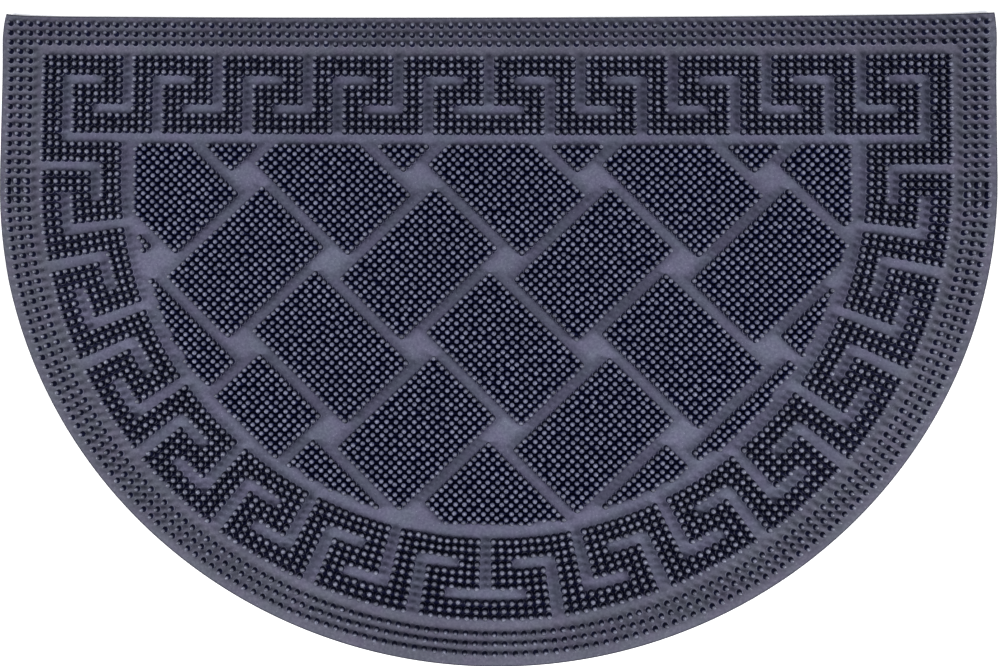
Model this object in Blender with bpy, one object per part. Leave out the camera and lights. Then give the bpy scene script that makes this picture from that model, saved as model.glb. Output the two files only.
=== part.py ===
"""A half-round doormat of black rubber, moulded in one piece.

A thin sheet lies flat, with its straight edge towards +Y and its round edge towards -Y.
Short pins stand on it in three fields: three lines of studs all round, a Greek key ribbon
three pins wide, and a basket weave of pin blocks turned to 45 degrees. Thousands of pins
are more than a solid should hold, so each field is raised here as the ribs, ribbon and
blocks that its pins fill, up to the height of the pin tops.

The layout is drawn in metres on a flat sheet of paper, x to the right and y up, with the
centre of the round end at (0, 0). The function placed() then lays it on the floor.
"""

import math

import bmesh
import bpy

# Heights above the floor, in metres. The pads start a little inside the sheet.
SHEET_TOP = 0.0020
PAD_FOOT = 0.0012
PIN_TOP = 0.0070

# The pins, in metres. A pitch is the distance from one pin's middle to the next.
KEY_PITCH = 0.00457
WEAVE_PITCH = 0.00388
PIN_RADIUS = 0.0014
STUD_RADIUS = 0.0012

# The key's outermost line of pins runs down a straight side, then round half a circle.
KEY_HALF_WIDTH_PINS = 59
KEY_SIDE_PINS = 16
KEY_QUARTER_ARC_PINS = 79
KEY_RADIUS = KEY_HALF_WIDTH_PINS * KEY_PITCH
KEY_TOP = KEY_SIDE_PINS * KEY_PITCH

# From that line out to the mat's edge, at the sides, at the straight top and at the foot.
MARGIN_SIDE = 0.0274
MARGIN_TOP = 0.0266
MARGIN_FOOT = 0.0288
CORNER_RADIUS = 0.0015

# The stud lines, counted out from the same line, and the weave's last pins, counted in.
STUD_LINES = (0.0094, 0.0152, 0.0210)
FIELD_INSET = 12 * KEY_PITCH

# A unit of the key is 12 pins long. Its ribbon is 3 pins wide, so the ribbon's middle
# runs through pins 1, 5 and 9 of the band's depth, counted from the outside.
UNIT = 12
OUTER = 1
MIDDLE = 5
INNER = 9
TOP_UNITS_EACH_SIDE = 5
SIDE_UNITS = 6
FOOT_ROW = KEY_SIDE_PINS + KEY_QUARTER_ARC_PINS
RIBBON_HALF_WIDTH = 1 + PIN_RADIUS / KEY_PITCH
LONGEST_BENT_STEP = 4

# The basket weave: a block of 14 by 21 pins in each square cell of 19 pitches.
BLOCK_SHORT_PINS = 14
BLOCK_LONG_PINS = 21
CELL = 19 * WEAVE_PITCH
WEAVE_CENTRE_X = 0.0107
WEAVE_CENTRE_Y = -0.1068
WEAVE_TURN = math.radians(45)
CELLS_EACH_WAY = 4

# The mat as it lies: a little shallower than a true half round, with its corners a little
# spread, as a thin sheet of rubber settles.
DEPTH_SCALE = 0.9666
SPREAD = 0.0097
SPREAD_RADIUS = 0.300
SPREAD_CENTRE_Y = -0.1014

# How finely the long lines are divided.
EDGE_ARC_STEPS = 88
RIB_ARC_STEPS = 44
SIDE_STEPS = 2
TOP_STEPS = 12
CORNER_STEPS = 3

RUBBER_COLOUR = (0.075, 0.072, 0.105, 1.0)
RUBBER_ROUGHNESS = 0.6


def spread(x, y):
    """A drawn point with the depth and the spread of the mat as it lies."""
    across = x
    along = (y - SPREAD_CENTRE_Y) * DEPTH_SCALE
    grown = 1 + SPREAD * (across**2 + along**2) / SPREAD_RADIUS**2
    return across * grown, along * grown


CORNER_Y = spread(KEY_RADIUS + MARGIN_SIDE, KEY_TOP + MARGIN_TOP)[1]
FOOT_Y = spread(0, -KEY_RADIUS - MARGIN_FOOT)[1]


def placed(x, y):
    """A drawn point on the floor, with the middle of the whole mat at the origin."""
    across, along = spread(x, y)
    return across, along - (CORNER_Y + FOOT_Y) / 2


def quarter_turn(centre_x, centre_y, radius, first_degrees):
    """Points of a rounded corner, or its one sharp point where the radius is 0."""
    steps = CORNER_STEPS if radius else 0
    points = []
    for step in range(steps + 1):
        angle = math.radians(first_degrees + 90 * step / CORNER_STEPS)
        points.append((centre_x + radius * math.cos(angle), centre_y + radius * math.sin(angle)))
    return points


def half_round(side_margin, top_margin, foot_margin, arc_steps, corner_radius=0.0):
    """The closed half-round line that lies these distances outside the key's outermost pins."""
    side = KEY_RADIUS + side_margin
    top = KEY_TOP + top_margin
    foot = KEY_RADIUS + foot_margin
    corner_x = side - corner_radius
    corner_y = top - corner_radius
    points = quarter_turn(corner_x, corner_y, corner_radius, 0)
    for step in range(1, TOP_STEPS):
        points.append((side - 2 * side * step / TOP_STEPS, top))
    points += quarter_turn(-corner_x, corner_y, corner_radius, 90)
    for step in range(1, SIDE_STEPS):
        points.append((-side, top * (1 - step / SIDE_STEPS)))
    for step in range(arc_steps + 1):
        angle = math.pi * step / arc_steps
        points.append((-side * math.cos(angle), -foot * math.sin(angle)))
    for step in range(1, SIDE_STEPS):
        points.append((side, top * step / SIDE_STEPS))
    return points


def key_point(column, row):
    """A pin's place in the left half of the key band.

    Columns count from the band's left edge and rows from its top. Past the straight side
    the rows turn with the round end, so there a column is a ring and a row is a spoke.
    """
    if row <= KEY_SIDE_PINS:
        return column * KEY_PITCH - KEY_RADIUS, KEY_TOP - row * KEY_PITCH
    radius = KEY_RADIUS - column * KEY_PITCH
    angle = math.radians(90) * (row - KEY_SIDE_PINS) / KEY_QUARTER_ARC_PINS
    return -radius * math.cos(angle), -radius * math.sin(angle)


def key_turns():
    """The corners of the ribbon's middle line, from the top's middle round to the foot's middle."""
    turns = [(KEY_HALF_WIDTH_PINS, INNER)]
    for unit in reversed(range(TOP_UNITS_EACH_SIDE)):
        column = unit * UNIT
        turns += [(column + MIDDLE, INNER), (column + MIDDLE, MIDDLE), (column + INNER, MIDDLE)]
        turns += [(column + INNER, OUTER), (column + OUTER, OUTER)]
        if unit:
            turns.append((column + OUTER, INNER))
    for unit in range(1, SIDE_UNITS + 2):
        row = unit * UNIT
        turns += [(OUTER, row + OUTER), (INNER, row + OUTER), (INNER, row + INNER)]
        turns += [(MIDDLE, row + INNER), (MIDDLE, row + MIDDLE), (OUTER, row + MIDDLE)]
    turns.append((OUTER, FOOT_ROW))
    return turns


def stepped(turns):
    """The same line, with points added where it runs round the bend."""
    points = [turns[0]]
    for (column, row), (next_column, next_row) in zip(turns, turns[1:]):
        bent_rows = abs(next_row - row) if max(row, next_row) > KEY_SIDE_PINS else 0
        steps = max(1, math.ceil(bent_rows / LONGEST_BENT_STEP))
        for step in range(1, steps + 1):
            part = step / steps
            points.append((column + (next_column - column) * part, row + (next_row - row) * part))
    return points


def direction(start, end):
    """Which way a level or upright stretch runs, as steps of -1, 0 or 1."""
    across = end[0] - start[0]
    down = end[1] - start[1]
    return (across > 0) - (across < 0), (down > 0) - (down < 0)


def beside(points, distance):
    """The line at this distance to one side of a line whose corners are all square."""
    line = []
    last = len(points) - 1
    for index, (column, row) in enumerate(points):
        before = direction(points[max(index - 1, 0)], points[max(index, 1)])
        after = direction(points[min(index, last - 1)], points[min(index + 1, last)])
        if before == after:
            shift = (before[1], -before[0])
        else:
            shift = (before[1] + after[1], -before[0] - after[0])
        line.append((column + distance * shift[0], row + distance * shift[1]))
    return line


def whole_loop(left_half):
    """A loop across both halves of the mat, from a drawn line in the left half."""
    right_half = [(-x, y) for x, y in reversed(left_half[1:-1])]
    return left_half + right_half


def turned(across, along):
    """A drawn point of the weave, from its place along the weave's own two directions."""
    return (
        WEAVE_CENTRE_X + across * math.cos(WEAVE_TURN) + along * math.sin(WEAVE_TURN),
        WEAVE_CENTRE_Y + across * math.sin(WEAVE_TURN) - along * math.cos(WEAVE_TURN),
    )


def prism(name, loops, low, high, collection):
    """A flat solid between two heights, filled inside the first loop and outside the next."""
    curve = bpy.data.curves.new(name, "CURVE")
    curve.dimensions = "2D"
    curve.fill_mode = "BOTH"
    curve.extrude = (high - low) / 2
    for loop in loops:
        spline = curve.splines.new("POLY")
        spline.points.add(len(loop) - 1)
        spline.use_cyclic_u = True
        for point, (x, y) in zip(spline.points, loop):
            point.co = (*placed(x, y), 0, 1)
    guide = bpy.data.objects.new(name + "_guide", curve)
    guide.location.z = (low + high) / 2
    collection.objects.link(guide)
    bpy.context.view_layer.update()
    graph = bpy.context.evaluated_depsgraph_get()
    mesh = bpy.data.meshes.new_from_object(guide.evaluated_get(graph))
    solid = bpy.data.objects.new(name, mesh)
    solid.matrix_world = guide.matrix_world
    collection.objects.link(solid)
    bpy.data.objects.remove(guide)
    shape = bmesh.new()
    shape.from_mesh(mesh)
    bmesh.ops.remove_doubles(shape, verts=shape.verts, dist=1e-6)
    bmesh.ops.recalc_face_normals(shape, faces=shape.faces)
    shape.to_mesh(mesh)
    shape.free()
    return solid


def as_tool(solid):
    """Marks a solid that only shapes another one."""
    solid.hide_render = True
    solid.display_type = "WIRE"
    return solid


def combine(solid, tool, operation):
    """Joins a tool to a solid, or cuts the solid back to it."""
    modifier = solid.modifiers.new(f"{operation.lower()} {tool.name}", "BOOLEAN")
    modifier.operation = operation
    modifier.object = tool


def make_key_ribbon(collection):
    """The Greek key, one closed loop of ribbon."""
    middle = stepped(key_turns())
    loops = []
    for distance in (RIBBON_HALF_WIDTH, -RIBBON_HALF_WIDTH):
        line = [key_point(column, row) for column, row in beside(middle, distance)]
        line[0] = (0.0, line[0][1])
        line[-1] = (0.0, line[-1][1])
        loops.append(whole_loop(line))
    return prism("key_ribbon", loops, PAD_FOOT, PIN_TOP, collection)


def make_stud_rib(number, distance, collection):
    """The rib that one line of studs fills."""
    loops = []
    for edge in (distance + STUD_RADIUS, distance - STUD_RADIUS):
        loops.append(half_round(edge, edge, edge, RIB_ARC_STEPS))
    return prism(f"stud_rib_{number}", loops, PAD_FOOT, PIN_TOP, collection)


def make_weave(collection):
    """The blocks of the basket weave, cut off at the inner edge of the key's strip."""
    shape = bmesh.new()
    for i in range(-CELLS_EACH_WAY, CELLS_EACH_WAY + 1):
        for j in range(-CELLS_EACH_WAY, CELLS_EACH_WAY + 1):
            pins = (BLOCK_SHORT_PINS, BLOCK_LONG_PINS)
            if (i + j) % 2:
                pins = (BLOCK_LONG_PINS, BLOCK_SHORT_PINS)
            size_across = (pins[0] - 1) * WEAVE_PITCH + 2 * PIN_RADIUS
            size_along = (pins[1] - 1) * WEAVE_PITCH + 2 * PIN_RADIUS
            for corner in bmesh.ops.create_cube(shape, size=1)["verts"]:
                across = i * CELL + corner.co.x * size_across
                along = j * CELL - corner.co.y * size_along
                height = PAD_FOOT if corner.co.z < 0 else PIN_TOP
                corner.co = (*placed(*turned(across, along)), height)
    mesh = bpy.data.meshes.new("weave_blocks")
    shape.to_mesh(mesh)
    shape.free()
    blocks = bpy.data.objects.new("weave_blocks", mesh)
    collection.objects.link(blocks)
    inset = PIN_RADIUS - FIELD_INSET
    field_line = half_round(inset, inset, inset, EDGE_ARC_STEPS)
    field = prism("weave_field", [field_line], PAD_FOOT / 2, PIN_TOP + PAD_FOOT, collection)
    combine(blocks, as_tool(field), "INTERSECT")
    return blocks


def make_rubber():
    """Dull black rubber with a cool cast."""
    rubber = bpy.data.materials.new("rubber")
    rubber.use_nodes = True
    shader = rubber.node_tree.nodes["Principled BSDF"]
    shader.inputs["Base Color"].default_value = RUBBER_COLOUR
    shader.inputs["Roughness"].default_value = RUBBER_ROUGHNESS
    shader.inputs["Metallic"].default_value = 0.0
    return rubber


def new_collection(name):
    """A collection of that name in the scene."""
    collection = bpy.data.collections.new(name)
    bpy.context.scene.collection.children.link(collection)
    return collection


def main():
    """Clears the scene and models the mat."""
    for old in list(bpy.data.objects):
        bpy.data.objects.remove(old)
    whole = new_collection("doormat")
    tools = new_collection("pads")
    edge = half_round(MARGIN_SIDE, MARGIN_TOP, MARGIN_FOOT, EDGE_ARC_STEPS, CORNER_RADIUS)
    mat = prism("mat", [edge], 0.0, SHEET_TOP, whole)
    mat.data.materials.append(make_rubber())
    pads = [make_key_ribbon(tools), make_weave(tools)]
    for number, distance in enumerate(STUD_LINES, start=1):
        pads.append(make_stud_rib(number, distance, tools))
    for pad in pads:
        combine(mat, as_tool(pad), "UNION")


main()
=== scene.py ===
"""How the half-round rubber pin mat looks: its sheet, its thousands of pins, and the photograph's view.

The sheet and the pins are drawn in metres on a flat plan, x to the right and y up, with the
centre of the round end at (0, 0). The function placed() then lays them on the floor.
"""

import math

import bpy
import numpy as np
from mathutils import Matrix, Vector
from mathutils.kdtree import KDTree


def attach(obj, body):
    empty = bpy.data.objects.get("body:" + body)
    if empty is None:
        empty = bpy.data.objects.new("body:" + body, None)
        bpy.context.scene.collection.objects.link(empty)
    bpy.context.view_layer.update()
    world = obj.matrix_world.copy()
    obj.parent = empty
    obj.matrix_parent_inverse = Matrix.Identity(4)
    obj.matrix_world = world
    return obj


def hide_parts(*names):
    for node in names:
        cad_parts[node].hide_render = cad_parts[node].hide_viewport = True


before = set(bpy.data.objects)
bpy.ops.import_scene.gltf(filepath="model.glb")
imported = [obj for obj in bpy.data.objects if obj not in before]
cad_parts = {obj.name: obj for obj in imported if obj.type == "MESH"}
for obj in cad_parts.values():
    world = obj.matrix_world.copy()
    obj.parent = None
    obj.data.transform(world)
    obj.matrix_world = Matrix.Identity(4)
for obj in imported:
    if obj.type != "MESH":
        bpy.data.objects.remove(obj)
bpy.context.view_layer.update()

# Heights above the floor, in metres.
SHEET_TOP = 0.0020
PIN_TOP = 0.0070

# A pitch is the distance from one pin's middle to the next, in metres.
KEY_PITCH = 0.00457
WEAVE_PITCH = 0.00388
STUD_PITCH = 1.272 * KEY_PITCH

# The key's outermost line of pins runs down a straight side, then round half a circle.
KEY_HALF_WIDTH_PINS = 59
KEY_SIDE_PINS = 16
KEY_QUARTER_ARC_PINS = 79
KEY_RADIUS = KEY_HALF_WIDTH_PINS * KEY_PITCH
KEY_TOP = KEY_SIDE_PINS * KEY_PITCH

# From that line out to the mat's edge, at the sides, at the straight top and at the foot.
MARGIN_SIDE = 0.0274
MARGIN_TOP = 0.0266
MARGIN_FOOT = 0.0288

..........

■ Exercise description:
From the line containing "obj.data.transform(world)" through the closing line of the material above, return every line exactly and omit all others.

■ Solution:
    obj.data.transform(world)
    obj.matrix_world = Matrix.Identity(4)
for obj in imported:
    if obj.type != "MESH":
        bpy.data.objects.remove(obj)
bpy.context.view_layer.update()

# Heights above the floor, in metres.
SHEET_TOP = 0.0020
PIN_TOP = 0.0070

# A pitch is the distance from one pin's middle to the next, in metres.
KEY_PITCH = 0.00457
WEAVE_PITCH = 0.00388
STUD_PITCH = 1.272 * KEY_PITCH

# The key's outermost line of pins runs down a straight side, then round half a circle.
KEY_HALF_WIDTH_PINS = 59
KEY_SIDE_PINS = 16
KEY_QUARTER_ARC_PINS = 79
KEY_RADIUS = KEY_HALF_WIDTH_PINS * KEY_PITCH
KEY_TOP = KEY_SIDE_PINS * KEY_PITCH

# From that line out to the mat's edge, at the sides, at the straight top and at the foot.
MARGIN_SIDE = 0.0274
MARGIN_TOP = 0.0266
MARGIN_FOOT = 0.0288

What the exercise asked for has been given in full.